We are becoming subjects of to have been enslavement to the TA clan. So we want a change, period. In my senatorial district of Abia North, the PDP Comrade that time and again stood in our representa­tion has done woefully bad we feel no ounce of amusement whatso­ever. His party is handing over to one whose earlier performance and our dealings with him in the past leave us no choice but to give our full plume of support to another whose track record we can at least comfortably vouch for.

That is the sort of volte-face change, the sort that is not earth shattering, that one may deem admissible. “I, Ibrahim Baban­gida….” knocked out Shagari and democracy, installing Buhari and the army. Then “I, Sani Aba­cha….” knocked out Buhari and the army, installing Babangida and the army. Can someone please tell us what were those excuses Ba­bangida and his fellow sympathiz­ers gave for ousting this man Bu­hari? Now we are in fact hearing “I, Olusegun Obasanjo….” for the installation of (the same) Buhari on his second trip around, same as Obasanjo.

Nothing will happen that has not happened before, should either Bu­hari or Jonathan lose this presiden­tial election. Neither may be our best bet to lead but we are clearly better off a democracy under Jona­than than a ‘dictatorcracy’ under Buhari. At some point in time, when perhaps we have had enough of our travails, we might work to­ward the changes we in actual fact need, and those preparations might include a four-year-plan, starting now, to wipe out these old tainted sacking-and-looting-and-sacking political operators that have taken us nowhere but chasing our tails in ephemeral effectiveness.

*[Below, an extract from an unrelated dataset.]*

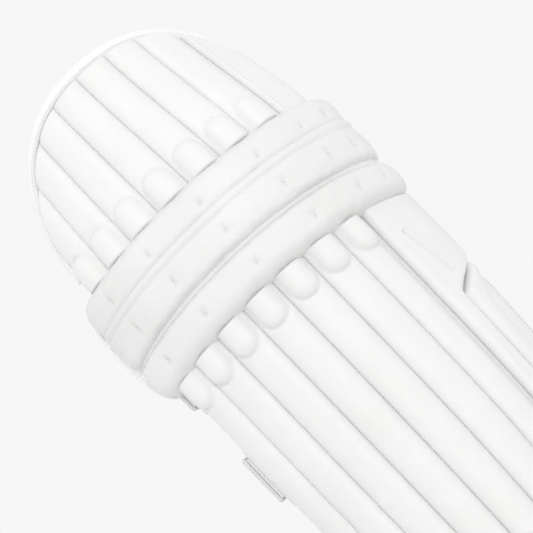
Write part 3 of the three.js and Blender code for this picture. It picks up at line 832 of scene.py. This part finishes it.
# ---- Folded bindings ----
def folded_edge(name, body, nodes, place, count, centre, half_width, middle, half_depth, seed):
    """A strip of leather folded over an edge. place(f) gives s, z and the unit direction off the edge."""
    turn = np.linspace(0, 2 * math.pi, 28, endpoint=False)
    A, F = grid(turn, np.linspace(0, 1, count))
    s, z, ds, dz = place(F)
    across = np.sign(np.cos(A)) * np.abs(np.cos(A)) ** 0.8
    deep = np.sign(np.sin(A)) * np.abs(np.sin(A)) ** 0.45
    out = centre + half_width * across
    t = valued(middle, F) + valued(half_depth, F) * deep
    t = t + 0.3 * noise(F * count, A * 3, 4, seed) * np.abs(deep)
    faces = grid_faces(len(turn), count, wrap_u=True)
    start = [k * count for k in range(len(turn))]
    faces += [start[::-1], [k + count - 1 for k in start]]
    binding = mesh_object(name, at(s + ds * out, z + dz * out, t), faces, BINDING)
    finish(binding, body, "binding", nodes)


def dome_edge(f):
    """The top hat's outline and the direction off it, from its right end at 0 to its left end at 1."""
    def outline(angle):
        c, up = np.cos(angle), np.abs(np.sin(angle))
        return (DOME_CENTRE + DOME_HALF * np.sign(c) * np.abs(c) ** (2 / DOME_POWER),
                DOME_BASE + DOME_RISE * up ** (2 / DOME_POWER))

    angle = math.pi * (0.045 + 0.912 * f)
    s, z = outline(angle)
    ahead, back = outline(angle + 0.01), outline(angle - 0.01)
    ds, dz = ahead[0] - back[0], ahead[1] - back[1]
    size = np.hypot(ds, dz)
    return s, z, dz / size, -ds / size


def build_binding():
    """The binding round the top hat, from one end of the knee rolls to the other."""
    def right(f):
        return ramp(0.34 - f, 0, 0.3)

    folded_edge("top_hat_binding_leather", HAT, ["top_hat_binding"], dome_edge, 280, 0.6, 6.2, -4.7,
                lambda f: 11 - 2.6 * right(f), 81)

    def line(f):
        f = 0.02 + 0.96 * f
        s, z, ds, dz = dome_edge(f)
        return on_pad(s - ds * 2.6, z - dz * 2.6, 5.8 - 2.5 * right(f))
    sew("top_hat_binding_stitching", line, HAT, "binding", 3.8, 2.6, 0.36)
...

We must have a rethink and I be­lieve our younger generation must spearhead this. History is replete with instances to learn from. The French Revolution 1789-1793 is an example. The Russians having first failed in 1905 enacted their liberation from their oppressors with the Germans at their front door in 1917. Nothing unifies as the universal common language of anger, and anger is born of hun­ger, and that is a language we must avoid.